Data extract -

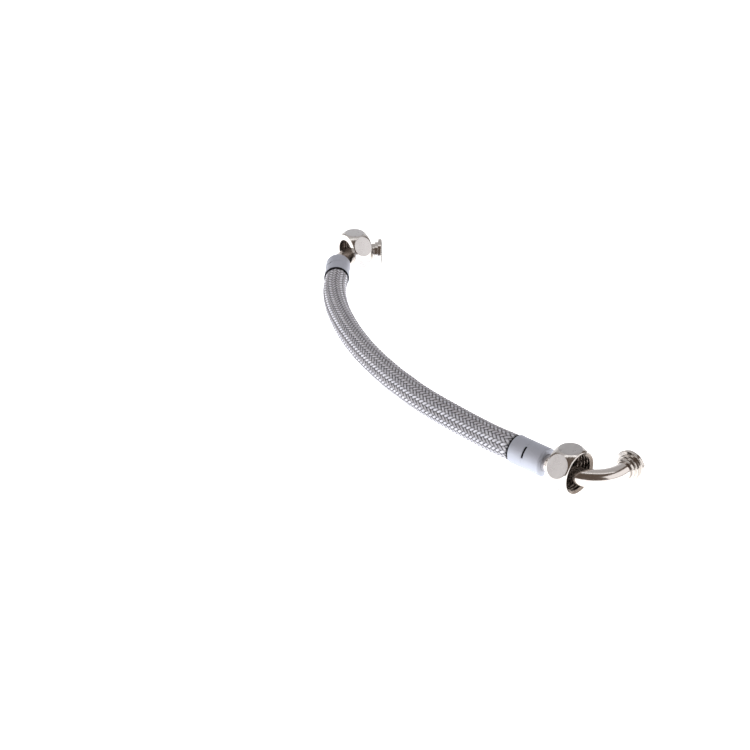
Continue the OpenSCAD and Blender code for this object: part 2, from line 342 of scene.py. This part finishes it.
def cut_slot(cup, middle):
    """Opens the inspection slot through the ferrule's wall, round that angle."""
    steps = 20
    slot_at = GROOVE_AT + GROOVE_WIDTH / 2 - FERRULE_LENGTH
    low, high = slot_at - SLOT_HALF_WIDTH, slot_at + SLOT_HALF_WIDTH
    points, faces = [], []
    for k in range(steps + 1):
        angle = middle - SLOT_HALF_ANGLE + 2 * SLOT_HALF_ANGLE * k / steps
        for x, r in ((low, 7.05 * MM), (high, 7.05 * MM), (high, 8.5 * MM), (low, 8.5 * MM)):
            points.append((x, r * math.cos(angle), r * math.sin(angle)))
    for k in range(steps):
        for i in range(4):
            faces.append((4 * k + i, 4 * k + (i + 1) % 4, 4 * k + 4 + (i + 1) % 4, 4 * k + 4 + i))
    faces += [(3, 2, 1, 0), tuple(4 * steps + i for i in range(4))]
    mesh = bpy.data.meshes.new("slot_cutter")
    mesh.from_pydata(points, [], faces)
    shape = bmesh.new()
    shape.from_mesh(mesh)
    bmesh.ops.recalc_face_normals(shape, faces=shape.faces)
    shape.to_mesh(mesh)
    shape.free()
    cutter = bpy.data.objects.new("slot_cutter", mesh)
    bpy.context.scene.collection.objects.link(cutter)
    cutter.matrix_world = cup.matrix_world
    cut = cup.modifiers.new("slot", "BOOLEAN")
    cut.operation, cut.solver, cut.object = "DIFFERENCE", "EXACT", cutter
    bpy.context.view_layer.update()
    opened = bpy.data.meshes.new_from_object(cup.evaluated_get(bpy.context.evaluated_depsgraph_get()))
    cup.modifiers.clear()
    cup.data = opened
    bpy.data.objects.remove(cutter)
    opened.shade_smooth()
    opened.set_sharp_from_angle(angle=math.radians(38))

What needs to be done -
For each line above that contains the word "scene", copy that line.

Exercise output -
Continue the OpenSCAD and Blender code for this object: part 2, from line 342 of scene.py. This part finishes it.
    bpy.context.scene.collection.objects.link(cutter)